### WORK INSTRUCTIONS
Can the data below be set down again exactly, line for line?

### SOURCE MATERIAL
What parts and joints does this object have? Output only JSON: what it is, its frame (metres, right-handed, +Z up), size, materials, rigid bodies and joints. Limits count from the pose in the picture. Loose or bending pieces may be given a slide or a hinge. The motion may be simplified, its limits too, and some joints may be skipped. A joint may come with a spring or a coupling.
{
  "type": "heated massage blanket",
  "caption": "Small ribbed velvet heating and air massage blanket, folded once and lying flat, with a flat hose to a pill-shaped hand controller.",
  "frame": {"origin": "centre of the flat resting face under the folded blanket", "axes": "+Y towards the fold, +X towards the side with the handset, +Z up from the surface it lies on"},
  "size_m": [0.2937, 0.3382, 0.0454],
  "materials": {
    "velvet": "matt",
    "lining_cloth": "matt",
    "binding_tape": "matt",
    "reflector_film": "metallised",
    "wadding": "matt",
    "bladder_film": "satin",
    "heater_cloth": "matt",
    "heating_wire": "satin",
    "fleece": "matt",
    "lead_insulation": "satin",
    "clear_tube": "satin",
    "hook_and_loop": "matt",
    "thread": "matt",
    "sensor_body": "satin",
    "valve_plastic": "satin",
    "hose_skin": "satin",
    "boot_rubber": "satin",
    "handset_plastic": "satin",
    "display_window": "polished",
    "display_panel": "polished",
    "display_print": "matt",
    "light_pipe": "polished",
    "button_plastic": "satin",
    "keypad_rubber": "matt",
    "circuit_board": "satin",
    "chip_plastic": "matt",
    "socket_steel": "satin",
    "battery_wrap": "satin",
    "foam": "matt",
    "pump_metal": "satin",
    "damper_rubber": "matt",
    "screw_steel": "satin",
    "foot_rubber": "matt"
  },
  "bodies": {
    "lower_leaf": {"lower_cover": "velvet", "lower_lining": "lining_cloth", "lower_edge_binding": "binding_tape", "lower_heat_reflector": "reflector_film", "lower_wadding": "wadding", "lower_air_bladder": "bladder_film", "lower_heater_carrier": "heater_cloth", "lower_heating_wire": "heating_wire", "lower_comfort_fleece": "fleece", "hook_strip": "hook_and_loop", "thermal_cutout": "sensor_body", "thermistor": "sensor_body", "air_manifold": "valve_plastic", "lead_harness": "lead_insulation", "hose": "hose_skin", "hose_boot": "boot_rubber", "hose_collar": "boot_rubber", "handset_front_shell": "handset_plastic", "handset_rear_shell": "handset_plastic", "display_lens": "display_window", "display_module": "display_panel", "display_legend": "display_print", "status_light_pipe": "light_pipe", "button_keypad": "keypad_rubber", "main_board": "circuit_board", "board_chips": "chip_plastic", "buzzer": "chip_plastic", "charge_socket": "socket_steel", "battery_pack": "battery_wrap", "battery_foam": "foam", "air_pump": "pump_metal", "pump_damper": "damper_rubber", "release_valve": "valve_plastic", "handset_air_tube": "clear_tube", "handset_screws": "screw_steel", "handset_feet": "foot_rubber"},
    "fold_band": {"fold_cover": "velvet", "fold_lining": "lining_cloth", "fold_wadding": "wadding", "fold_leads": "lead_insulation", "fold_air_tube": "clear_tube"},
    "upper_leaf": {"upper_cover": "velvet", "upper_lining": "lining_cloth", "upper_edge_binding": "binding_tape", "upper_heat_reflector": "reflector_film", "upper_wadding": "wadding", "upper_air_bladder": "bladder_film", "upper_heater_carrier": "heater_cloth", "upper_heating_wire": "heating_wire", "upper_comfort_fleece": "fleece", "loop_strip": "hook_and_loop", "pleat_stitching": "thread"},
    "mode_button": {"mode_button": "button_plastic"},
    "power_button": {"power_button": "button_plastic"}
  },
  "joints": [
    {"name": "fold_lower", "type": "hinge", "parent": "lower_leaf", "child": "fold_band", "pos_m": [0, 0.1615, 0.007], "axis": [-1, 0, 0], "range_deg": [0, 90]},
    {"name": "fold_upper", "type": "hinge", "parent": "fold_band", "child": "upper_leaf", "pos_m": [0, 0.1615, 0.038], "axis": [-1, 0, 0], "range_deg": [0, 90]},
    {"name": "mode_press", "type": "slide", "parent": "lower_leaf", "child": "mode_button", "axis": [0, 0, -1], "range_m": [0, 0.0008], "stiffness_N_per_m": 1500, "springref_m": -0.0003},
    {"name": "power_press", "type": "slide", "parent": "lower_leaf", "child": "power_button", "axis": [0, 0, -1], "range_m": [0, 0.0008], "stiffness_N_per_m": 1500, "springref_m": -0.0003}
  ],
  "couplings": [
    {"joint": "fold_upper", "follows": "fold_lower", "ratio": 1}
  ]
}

### ANSWER TO THE EXERCISE
What parts and joints does this object have? Output only JSON: what it is, its frame (metres, right-handed, +Z up), size, materials, rigid bodies and joints. Limits count from the pose in the picture. Loose or bending pieces may be given a slide or a hinge. The motion may be simplified, its limits too, and some joints may be skipped. A joint may come with a spring or a coupling.
{
  "type": "heated massage blanket",
  "caption": "Small ribbed velvet heating and air massage blanket, folded once and lying flat, with a flat hose to a pill-shaped hand controller.",
  "frame": {"origin": "centre of the flat resting face under the folded blanket", "axes": "+Y towards the fold, +X towards the side with the handset, +Z up from the surface it lies on"},
  "size_m": [0.2937, 0.3382, 0.0454],
  "materials": {
    "velvet": "matt",
    "lining_cloth": "matt",
    "binding_tape": "matt",
    "reflector_film": "metallised",
    "wadding": "matt",
    "bladder_film": "satin",
    "heater_cloth": "matt",
    "heating_wire": "satin",
    "fleece": "matt",
    "lead_insulation": "satin",
    "clear_tube": "satin",
    "hook_and_loop": "matt",
    "thread": "matt",
    "sensor_body": "satin",
    "valve_plastic": "satin",
    "hose_skin": "satin",
    "boot_rubber": "satin",
    "handset_plastic": "satin",
    "display_window": "polished",
    "display_panel": "polished",
    "display_print": "matt",
    "light_pipe": "polished",
    "button_plastic": "satin",
    "keypad_rubber": "matt",
    "circuit_board": "satin",
    "chip_plastic": "matt",
    "socket_steel": "satin",
    "battery_wrap": "satin",
    "foam": "matt",
    "pump_metal": "satin",
    "damper_rubber": "matt",
    "screw_steel": "satin",
    "foot_rubber": "matt"
  },
  "bodies": {
    "lower_leaf": {"lower_cover": "velvet", "lower_lining": "lining_cloth", "lower_edge_binding": "binding_tape", "lower_heat_reflector": "reflector_film", "lower_wadding": "wadding", "lower_air_bladder": "bladder_film", "lower_heater_carrier": "heater_cloth", "lower_heating_wire": "heating_wire", "lower_comfort_fleece": "fleece", "hook_strip": "hook_and_loop", "thermal_cutout": "sensor_body", "thermistor": "sensor_body", "air_manifold": "valve_plastic", "lead_harness": "lead_insulation", "hose": "hose_skin", "hose_boot": "boot_rubber", "hose_collar": "boot_rubber", "handset_front_shell": "handset_plastic", "handset_rear_shell": "handset_plastic", "display_lens": "display_window", "display_module": "display_panel", "display_legend": "display_print", "status_light_pipe": "light_pipe", "button_keypad": "keypad_rubber", "main_board": "circuit_board", "board_chips": "chip_plastic", "buzzer": "chip_plastic", "charge_socket": "socket_steel", "battery_pack": "battery_wrap", "battery_foam": "foam", "air_pump": "pump_metal", "pump_damper": "damper_rubber", "release_valve": "valve_plastic", "handset_air_tube": "clear_tube", "handset_screws": "screw_steel", "handset_feet": "foot_rubber"},
    "fold_band": {"fold_cover": "velvet", "fold_lining": "lining_cloth", "fold_wadding": "wadding", "fold_leads": "lead_insulation", "fold_air_tube": "clear_tube"},
    "upper_leaf": {"upper_cover": "velvet", "upper_lining": "lining_cloth", "upper_edge_binding": "binding_tape", "upper_heat_reflector": "reflector_film", "upper_wadding": "wadding", "upper_air_bladder": "bladder_film", "upper_heater_carrier": "heater_cloth", "upper_heating_wire": "heating_wire", "upper_comfort_fleece": "fleece", "loop_strip": "hook_and_loop", "pleat_stitching": "thread"},
    "mode_button": {"mode_button": "button_plastic"},
    "power_button": {"power_button": "button_plastic"}
  },
  "joints": [
    {"name": "fold_lower", "type": "hinge", "parent": "lower_leaf", "child": "fold_band", "pos_m": [0, 0.1615, 0.007], "axis": [-1, 0, 0], "range_deg": [0, 90]},
    {"name": "fold_upper", "type": "hinge", "parent": "fold_band", "child": "upper_leaf", "pos_m": [0, 0.1615, 0.038], "axis": [-1, 0, 0], "range_deg": [0, 90]},
    {"name": "mode_press", "type": "slide", "parent": "lower_leaf", "child": "mode_button", "axis": [0, 0, -1], "range_m": [0, 0.0008], "stiffness_N_per_m": 1500, "springref_m": -0.0003},
    {"name": "power_press", "type": "slide", "parent": "lower_leaf", "child": "power_button", "axis": [0, 0, -1], "range_m": [0, 0.0008], "stiffness_N_per_m": 1500, "springref_m": -0.0003}
  ],
  "couplings": [
    {"joint": "fold_upper", "follows": "fold_lower", "ratio": 1}
  ]
}